The sound got a little loud in the main room, a casual look over the soundboard saw the levels pushing well into the red with not much been done to prevent it, and for a ticket of over $40, while you’re audience to some amazing music and performance, the production seemed to need a little more attention. The lighting rig also seemed a little bland, yet again, with the music in question you tended to look past this pretty quickly. 

When Raw Fusion Sound System ended, there was a quick stage move, and a suited figure walked across the stage and began playing a quick funk riff. Quantic Soul Orchestra were landing. One by one the band arrived, two guitarists including Holland, a bass guitarist, drummer, keyboardist, trombonist and saxophonist, and of course with Alice Russell fronting the stage with her full mouthed singing style and unbeatable smile as she gushed at how lovely the audience were, and how it would be so pleasing to give a great show. The songs played were a mixture of QSO tracks, songs by Alice Russell and one, Steppin’ Out by The Bamboos.  

The crowd couldn’t be stopped moving to this music if you tried, there were bumps as ridiculous dance moves were pulled, but smiles as forgiveness was the easier option when the tunes are so good. When the band struck up The White Stripes song Seven Nation Army, Russell’s voice slowly kicks, leading the band with such constrained power so as to bring the most quiet of folk to scream their heads off in enjoyment. When the band slowed for a jazzier number the mood is not quenched in the slightest, not a thing is taken away. Many lounge DJs are playing these types of tracks these days, on Saturday night we were blessed with the real thing, a great testament to Hollands rule with QSO to have it purely instrumental, no samples allowed.

Outside in the foyer Trevor Parkee was switching between soft soul and slow groove funk to allow the resting of tired joints that had no choice but to bop in the main room.  Before the end of the QSO show, we had been entertained by solos from each band member at least once, with the keyboardist on a Roland VR-760, a multi function key/synth machine that was played like it was the last time it would ever be used.
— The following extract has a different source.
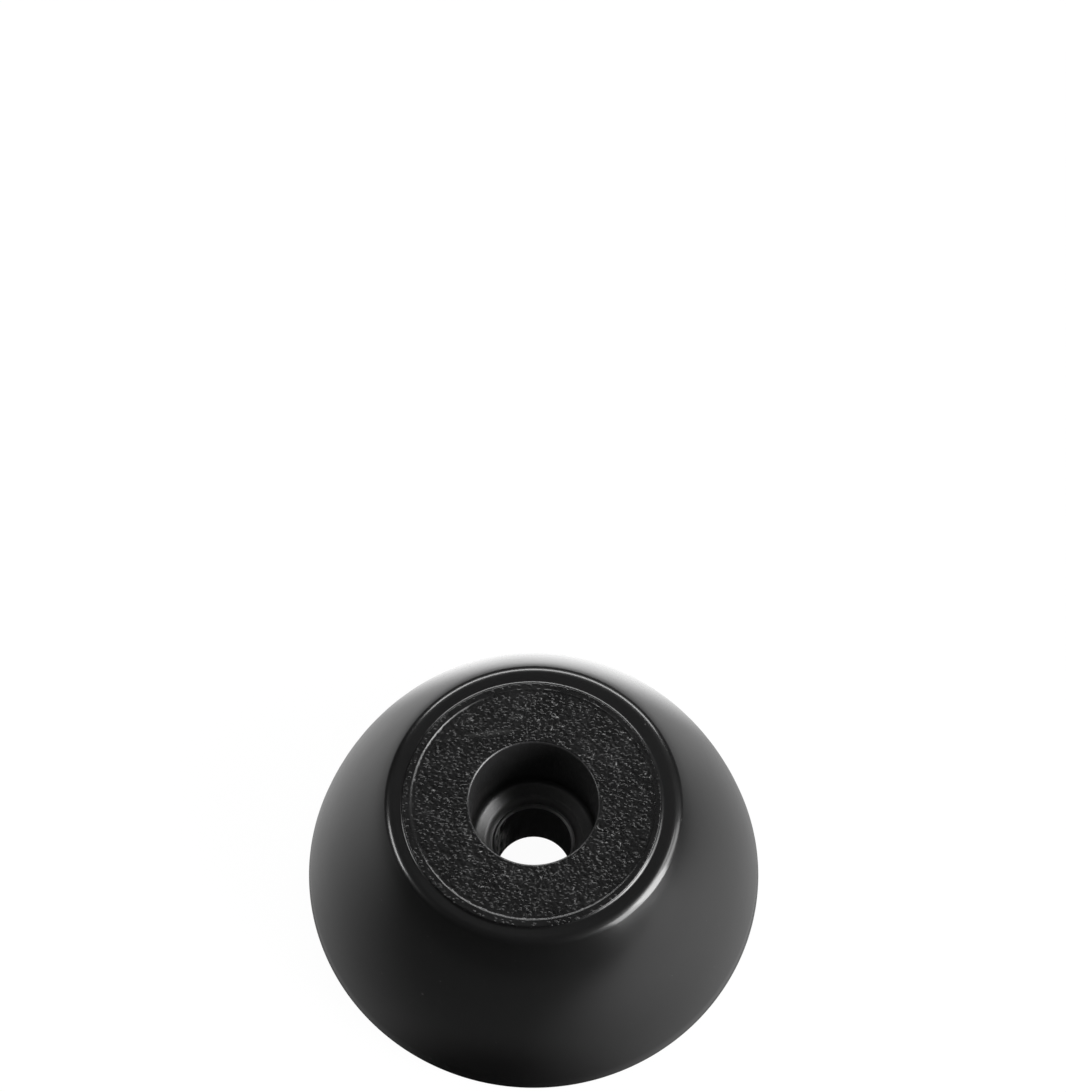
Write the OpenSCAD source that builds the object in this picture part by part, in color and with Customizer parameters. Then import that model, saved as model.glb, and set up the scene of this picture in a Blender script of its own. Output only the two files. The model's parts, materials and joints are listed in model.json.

A brief interlude between the end of their performance was with the Bamboos drummer and Aaron Phiri doing some freestyling on top, and then when the turntables were again rolled out onto stage, out came Russ Drewbury. Beginning with afro-funk, Drewbury’s set went through an eclectic assortment of music styles. At one point a fast percussive beat was introduced as “a celebration suite, with congratulations to the Australian soccer team”. Here was a DJ who could not only play records, but also occasionally pick up a microphone and either introduce the music, or blather on about whatever, and not actually destroy the feeling of the music! Amazing in this day and age…well, for Sydney it certainly seems so. Expecting more soul by this point, the slightly more cleared out dance floor has plenty of room to move and Russ plays out some more energetic Drum’n’Bass, one song, ’a tryout’ was Headshaker, a dnb track by Heny G that was led with harmonica and a blues base. A pearler of a track to look out for.  

After an hour, Drewbury’s last track is by Bonnie Hathaway leading Quantic onto the decks. We’re greeted by slow, luscious samba that has the remaining crowd on the floor swinging around kicking the many empty plastic cups that had been dropped through the night. Alice Russell can be seen kneeling on the edge of the stage signing autographs while Russ hangs about the decks drinking and chatting with Holland who continues playing raw funk into absolute soul well up to the end of the evening. By the end of the night there were about 80 people left, all bopping along and loving it. We had been given a great performance by a top bunch of musicians who have an obvious love for their game, and we, well certainly I, loved them for it. 

An Apology: I have tried to use the words “funk” and “soul” as little as possible while doing this review, really, I have!